The challenge focuses on the requirement that people buy health insurance
The Supreme Court would decide whether to expand the case to include other questions
If the court decides to hear the appeal, as is expected, a ruling might come by late June
A 26-state coalition has asked the Supreme Court to decide the constitutionality of the massive health care reform legislation championed by President Barack Obama. The petition filed Wednesday virtually assures a landmark decision by June, in the thick of a presidential election year.
The Justice Department also filed its separate petition Wednesday in the case.
Twenty-six states are challenging the federal law, seeking judicial review of a decision by a federal appeals court in Atlanta this summer, which ruled a key provision of the law to be unconstitutional.
“This case offers this court an ideal vehicle to resolve pressing and persistent constitutional questions arising out of the Patient Protection and Affordable Care Act,” said lawyers for the states. “It represents an unprecedented challenge – involving over half of the states in the nation – to an unprecedented legislative initiative.”
At issue is whether the “individual mandate” section – requiring nearly all Americans to buy health insurance by 2014 or face financial penalties – is an improper exercise of federal authority. The states also say that if that linchpin provision is unconstitutional, the entire law with its 450 or so sections must then be scrapped.
Joining Florida in its challenge are Alabama, Alaska, Arizona, Colorado, Georgia, Idaho, Indiana, Iowa, Kansas, Louisiana, Maine, Michigan, Mississippi, Nebraska, Nevada, North Dakota, Ohio, Pennsylvania, South Carolina, South Dakota, Texas, Utah, Washington, Wisconsin and Wyoming.
Virginia and Oklahoma have filed separate challenges, along with other groups and individuals opposed to the law.
The justices now have the discretion to either frame the case around the “severability” question – whether the individual mandate section can be separated from the rest of the law – or expand it to include other legal questions raised in the appeals.
The court will probably decide by year’s end whether to accept the case. It is almost certain to step in, say legal experts, and oral arguments would be heard early next year, with a decision by late June.
The Justice Department filing was expected. In a statement, the government said, “Throughout history, there have been similar challenges to other landmark legislation such as the Social Security Act, the Civil Rights Act, and the Voting Rights Act, and all of those challenges failed. We believe the challenges to Affordable Care Act – like the one in the 11th Circuit – will also ultimately fail and that the Supreme Court will uphold the law.”
Two other appeals courts have issued decisions in recent months. One of those cases, from Michigan, has already reached the high court. The other, from Virginia, is expected to be filed in coming weeks.
Those courts have split on the individual mandate’s constitutionality, a “circuit split” that all but assures the Supreme Court will decide the matter ultimately.

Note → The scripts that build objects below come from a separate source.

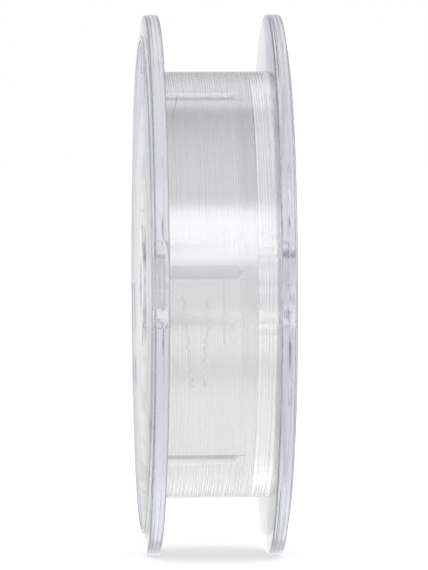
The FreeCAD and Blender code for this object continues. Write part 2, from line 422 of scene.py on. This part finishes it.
def pick_nothing(piece, kind):
    """Deselects all of a mesh, so that points or faces can be picked by their place."""
    edit(piece)
    bpy.ops.mesh.select_mode(type=kind)
    bpy.ops.mesh.select_all(action="DESELECT")
    leave_edit()


def trace_section(name, corners):
    """A closed outline of (along, radius) corners in the XZ plane, extruded from one vertex."""
    deselect_all()
    bpy.ops.mesh.primitive_plane_add(size=1 * MM, location=(0, 0, 0))
    piece = bpy.context.object
    piece.name = name
    bpy.ops.object.mode_set(mode="EDIT")
    bpy.ops.mesh.select_mode(type="VERT")
    bpy.ops.mesh.merge(type="CENTER")
    bpy.ops.transform.translate(value=(corners[0][0], 0, corners[0][1]))
    for here, there in zip(corners, corners[1:]):
        step = (there[0] - here[0], 0, there[1] - here[1])
        bpy.ops.mesh.extrude_vertices_move(TRANSFORM_OT_translate={"value": step})
    bpy.ops.mesh.select_all(action="SELECT")
    bpy.ops.mesh.edge_face_add()
    leave_edit()
    return piece


def round_corners(piece, corners, size, segments):
    """Rounds the outline's corners that lie at these (along, radius) places."""
    pick_nothing(piece, "VERT")
    for vertex in piece.data.vertices:
        gaps = [math.hypot(vertex.co.x - x, vertex.co.z - r) for x, r in corners]
        vertex.select = min(gaps) < NEAR
    edit(piece)
    bpy.ops.mesh.bevel(offset=size, segments=segments, affect="VERTICES")
    leave_edit()


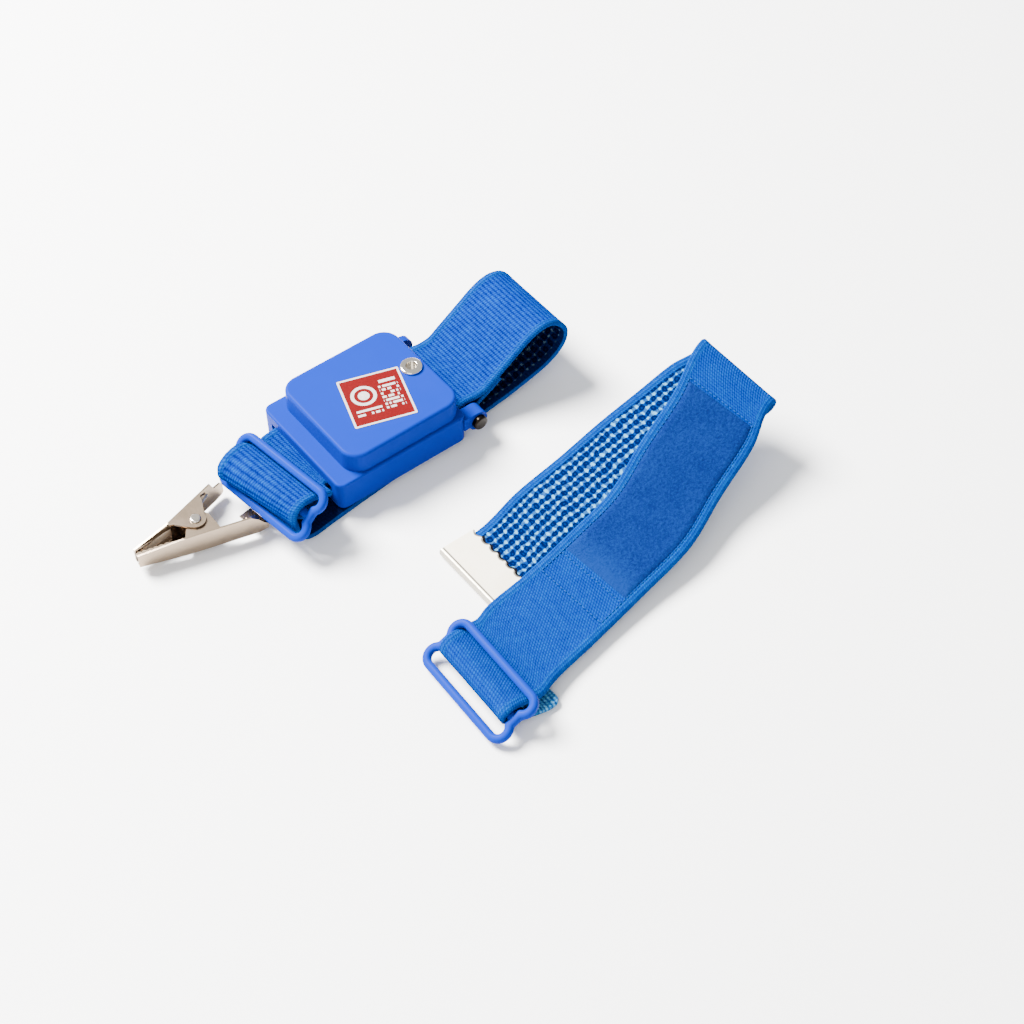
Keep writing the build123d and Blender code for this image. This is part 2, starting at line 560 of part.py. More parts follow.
# ---------------------------------------------------------------- spare band
def spare_band_stations():
    spare = in_slider(SPARE_SLIDER_CENTRE, SPARE_SLIDER_YAW)
    lower = [(-7.0, -55.9, 1.2, 0.0, 0.0), (3.5, -55.9, 1.25, 0.0, 0.0), (18.5, -53.3, 2.6, 1.0, 3.0),
             (33.0, -52.6, 5.2, 2.0, 3.0), (46.5, -51.9, 8.3, 3.0, 3.0), (59.5, -52.5, 12.0, 5.0, 6.0),
             (69.5, -53.6, 15.8, 7.5, 10.0)]
    upper = [(66.2, -60.4, 15.2, 15.0, 10.0), (51.3, -65.0, 10.2, 16.4, 8.0), (36.9, -70.6, 7.2, 14.5, 6.0),
             (20.3, -73.3, 4.7, 8.0, 5.0), (2.9, -76.3, 3.3, 4.0, 3.0), (-11.0, -79.2, 3.4, 0.0, 1.0)]
    turn = SLIDER_BAR / 2 + 0.3 + BAND_THICKNESS / 2
    middle = SPARE_SLIDER_CENTRE[2]
    roll = [spare(-9.5, 4.0, -0.6), spare(-6.3, 4.95, -0.4), spare(-3.2, 6.1, -0.2)]
    roll += [spare(forward, height) for forward, height in arc((0, middle), turn, range(90, -91, -30))]
    roll += [spare(-3.0, 1.7, 0.6), spare(-7.0, 0.95, 1.3), spare(-10.0, 0.8, 1.8)]
    roll += [(-12.3, -83.2, 0.8, 2.0, 0.0)]
    return lower, fold_stations(), upper, roll


def fold_stations():
    """Half turn about the crease where the spare band is folded over."""
    centre, yaw, tilt, radius, rise = (78.3, -55.3, 19.5), 9.6, 14.0, 0.95, 24.0
    forward = Vector(math.cos(math.radians(yaw)), math.sin(math.radians(yaw)), 0)
    ahead = forward * math.cos(math.radians(rise)) + Vector(0, 0, math.sin(math.radians(rise)))
    over = Vector(0, 0, math.cos(math.radians(rise))) - forward * math.sin(math.radians(rise))
    stations = []
    for angle in range(-90, 91, 30):
        turn = math.radians(angle)
        place = Vector(*centre) + (ahead * math.cos(turn) + over * math.sin(turn)) * radius
        stations.append((place.X, place.Y, place.Z, yaw, tilt))
    return stations


def make_end_plate():
    """Folded and crimped steel plate on the end of the spare band."""
    x, y, z = END_PLATE_X, END_PLATE_Y, END_PLATE_Z
    body = block(x, y, z)
    body = fillet(body.edges().filter_by(Axis.Y).group_by(Axis.X)[0], 0.8)
    body -= block((x[0] + 0.7, x[1] + 1), (y[0] - 1, y[1] + 1), (z[0] + SHEET, z[1] - SHEET))
    groove = x[0] + END_PLATE_GROOVE
    body -= block((groove, groove + 0.22), (y[0] - 1, y[1] + 1), (z[1] - 0.15, z[1] + 1))
    pitch = (y[1] - y[0]) / CRIMP_WAVES
    for i in range(CRIMP_WAVES):
        body -= upright(x[1] + 0.9, y[0] + (i + 0.5) * pitch, (z[0] - 1, z[1] + 1), 1.4)
    return body


# ---------------------------------------------------------------- build
save(make_top_shell(), "top_shell")
save(make_bottom_cover(), "bottom_cover")
save(make_cover_screws(), "cover_screws")
save(make_label(), "label")
save(make_eyelet(), "eyelet")
save(make_eyelet_contact(), "eyelet_contact")
save(make_circuit_board(), "circuit_board")
save(make_board_screws(), "board_screws")
save(make_resistor(), "resistor")
save(make_skin_plate(), "skin_plate")
save(make_contact_spring(), "contact_spring")
save(make_front_bar(), "front_bar")
save(make_rear_pin(), "rear_pin")

save(make_slider(FRONT_SLIDER_CENTRE, FRONT_SLIDER_YAW, FRONT_SLIDER_TILT), "front_slider")
save(ribbon(smooth(wrist_band_stations(), SMOOTH_STEPS), BAND_WIDTH, BAND_THICKNESS), "wrist_band")
save(ribbon(smooth(anchor_strap_stations(), SMOOTH_STEPS), ANCHOR_WIDTH, ANCHOR_THICKNESS), "anchor_strap")

save(make_fixed_jaw(), "clip_fixed_jaw")
save(make_moving_jaw(), "clip_moving_jaw")
save(make_clip_rivet(), "clip_rivet")
save(make_clip_spring(), "clip_spring")
save(spring_leg(31, 1, 6.1, 9.4), "clip_spring_leg")
save(make_clip_bracket(), "clip_bracket")
save(make_bracket_rivets(), "bracket_rivets")
save(make_tab_rivet(), "tab_rivet")

lower, fold, upper, roll = spare_band_stations()
spare_path = smooth(lower + fold + upper + roll, SMOOTH_STEPS)
save(ribbon(spare_path, BAND_WIDTH, BAND_THICKNESS), "spare_band")
patch_start = (len(lower) + len(fold)) * SMOOTH_STEPS - 1
patch_part = (patch_start, patch_start + 4 * SMOOTH_STEPS)
patch_lift = (BAND_THICKNESS + PATCH_THICKNESS) / 2 + PATCH_GAP
patch_width = BAND_WIDTH - 2 * PATCH_MARGIN
save(ribbon(spare_path, patch_width, PATCH_THICKNESS, patch_lift, patch_part), "spare_loop_patch")
save(make_end_plate(), "spare_end_plate")
save(make_slider(SPARE_SLIDER_CENTRE, SPARE_SLIDER_YAW, SPARE_SLIDER_TILT), "spare_slider")
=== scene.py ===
"""Looks of the anti-static wrist strap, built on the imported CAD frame."""

import math
import random

import bpy
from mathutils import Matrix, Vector


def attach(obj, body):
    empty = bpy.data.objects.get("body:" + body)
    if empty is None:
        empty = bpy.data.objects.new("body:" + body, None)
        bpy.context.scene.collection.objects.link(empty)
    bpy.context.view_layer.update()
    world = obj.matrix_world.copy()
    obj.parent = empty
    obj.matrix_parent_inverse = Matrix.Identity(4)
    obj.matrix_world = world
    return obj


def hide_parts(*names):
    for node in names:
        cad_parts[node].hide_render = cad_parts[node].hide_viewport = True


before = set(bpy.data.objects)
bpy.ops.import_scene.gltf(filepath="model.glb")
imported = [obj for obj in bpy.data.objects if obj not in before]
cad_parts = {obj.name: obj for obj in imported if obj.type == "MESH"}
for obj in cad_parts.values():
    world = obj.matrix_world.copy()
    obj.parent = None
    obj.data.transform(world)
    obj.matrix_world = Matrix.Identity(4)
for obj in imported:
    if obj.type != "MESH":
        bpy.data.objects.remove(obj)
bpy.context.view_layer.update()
MM = 0.001
random.seed(7)

# ---------------------------------------------------------------- places shared with the CAD, in millimetres
FRONT_SLIDER, FRONT_YAW = (-33.0, -7.15, 11.5), 7.75
SPARE_SLIDER, SPARE_YAW = (-25.0, -81.3, 4.6), -1.7
REAR_PIN = (23.6, 6.3)
FRONT_BAR = (-16.5, 5.7)
BAND_WIDTH, BAND_THICKNESS = 25.0, 1.3
ANCHOR_WIDTH, ANCHOR_THICKNESS = 23.6, 1.0
LABEL_CENTRE, LABEL_TURN = (2.4, -2.7), -18.0
PLATE_FRONT, PLATE_LINE, PLATE_SIDE, PLATE_WIDTH = -8.2, -7.1, -69.0, 26.1
CRIMPS, CRIMP_CENTRE, CRIMP_RADIUS = 8, 3.4, 1.4
CRIMP_PITCH = PLATE_WIDTH / CRIMPS

# ---------------------------------------------------------------- sizes of the visual model alone, in millimetres
RIB, FINE_RIB = 1.1, 0.72
DOTS_HALF = 10.1
HEM_SEAM, HEM_SEAM_GAP, HEM_SEAM_HALF = 3.2, 1.4, 11.5
PATCH_AFTER_FOLD, PATCH_PAST_STATION, PATCH_MARGIN, PATCH_PROUD = 9.5, 4.0, 2.5, 0.44
SEAM_GAP, SEAM_LAST = 0.2, 9.0
PALE_END, ROUND_END = 7.0, 1.6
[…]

The case filed Wednesday is led by Florida. “This health care law is an affront on Americans’ individual liberty, and we will not allow the federal government to violate our constitutional rights,” said the state’s attorney general, Pam Bondi. “Our country urgently needs a final ruling from the U.S. Supreme Court.”
The states say individuals cannot be forced to buy insurance, a “product” they may neither want nor need.
The coalition of states is asking the court to decide three fundamental questions:
–Whether the entire law must fail because its centerpiece – the individual mandate – is unconstitutional.
–Whether states can be forced by the federal government to expand their share of Medicaid costs and administration, with the risk of losing that funding if they refuse.
–Whether state employees can receive a federally mandated level of health insurance coverage.
Among those supporting the states is the National Federation of Independent Business, a small business association. “While the survival of the new health care law remains an open question, small businesses and individuals will continue to face uncertainty and trepidation, hesitant to hire or expand,” said Karen Harned, who heads the association’s Small Business Legal Center.
There was no immediate reaction from the Obama administration to the new court filing.
The Justice Department had countered the states’ argument by saying that since every American will need medical care at some point in their lives, individuals do not “choose” to participate in the health care market. Federal officials cite 2008 figures of $43 billion in uncompensated costs from the millions of uninsured people who receive health services, costs that are shifted to insurance companies and passed on to consumers.
Health care reform, a top Democratic priority since the Truman administration, was passed by the previous Congress in a series of virtually party-line votes. Obama signed the act into law in March 2010. The law is widely considered to be the signature legislative accomplishment of the president’s first two years in office.
Among other things, the measure was designed to help millions of uninsured and underinsured Americans receive adequate and affordable health care through a series of government-imposed mandates and subsidies. The federal government stated in court briefs that 45 million Americans last year were without health insurance, roughly 15% of the country’s population.
Critics have equated the measure to socialized medicine, fearing that a bloated government bureaucracy would result in higher taxes and diminished health care services.
Opponents derisively labeled the measure “Obamacare.” Republican leaders, who captured the House of Representatives in the midterm elections, have vowed to overturn or severely trim the law.
The case is State of Florida v. U.S. Department of Health and Human Services.